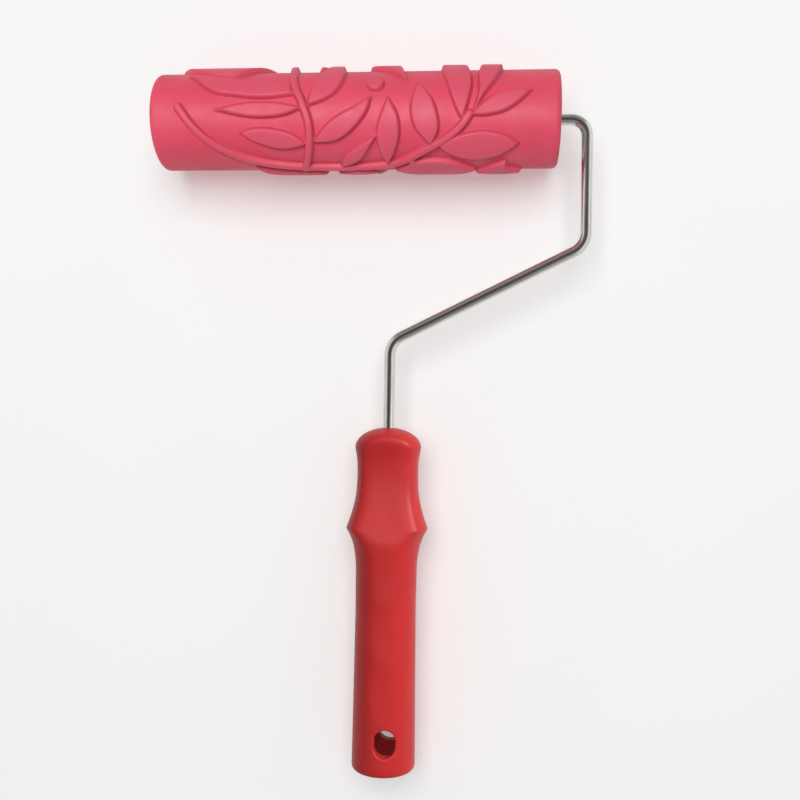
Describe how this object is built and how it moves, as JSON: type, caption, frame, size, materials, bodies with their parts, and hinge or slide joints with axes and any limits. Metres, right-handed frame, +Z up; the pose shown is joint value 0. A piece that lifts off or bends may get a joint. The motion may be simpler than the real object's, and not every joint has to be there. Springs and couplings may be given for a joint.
{
  "type": "textured pattern roller",
  "caption": "Embossed leaf-pattern rubber roller that turns on a cranked wire frame with a moulded handle, for printing wall patterns in wet paint or plaster.",
  "frame": {"origin": "under the middle of the tool's box, at the height of the roller's lowest point, with the tool lying flat", "axes": "+X along the axle towards the bent leg of the frame, +Y from the handle towards the roller, +Z up"},
  "size_m": [0.1086, 0.175, 0.0262],
  "materials": {
    "sleeve_rubber": "satin pink-red moulded rubber",
    "core_plastic": "plain extruded tube",
    "cap_plastic": "moulded, fine matt",
    "bush_nylon": "natural nylon",
    "washer_steel": "zinc plated",
    "plated_wire": "bright plated, drawn wire",
    "handle_plastic": "satin red moulding"
  },
  "bodies": {
    "frame": {"wire_frame": "plated_wire", "handle_grip": "handle_plastic", "stop_collar": "washer_steel", "inner_thrust_washer": "washer_steel", "outer_thrust_washer": "washer_steel", "push_on_retainer": "washer_steel"},
    "roller": {"pattern_sleeve": "sleeve_rubber", "core_tube": "core_plastic", "outer_end_cap": "cap_plastic", "inner_end_cap": "cap_plastic", "outer_bush": "bush_nylon", "inner_bush": "bush_nylon"}
  },
  "joints": [
    {"name": "roller_spin", "type": "hinge", "parent": "frame", "child": "roller", "pos_m": [-0.0043, 0.0744, 0.0131], "axis": [1, 0, 0], "continuous": true}
  ]
}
:::::
▶ Requirement:
Within the listing above, find every line containing the string "type" and return it.

▶ Task response:
Describe how this object is built and how it moves, as JSON: type, caption, frame, size, materials, bodies with their parts, and hinge or slide joints with axes and any limits. Metres, right-handed frame, +Z up; the pose shown is joint value 0. A piece that lifts off or bends may get a joint. The motion may be simpler than the real object's, and not every joint has to be there. Springs and couplings may be given for a joint.
  "type": "textured pattern roller",
    {"name": "roller_spin", "type": "hinge", "parent": "frame", "child": "roller", "pos_m": [-0.0043, 0.0744, 0.0131], "axis": [1, 0, 0], "continuous": true}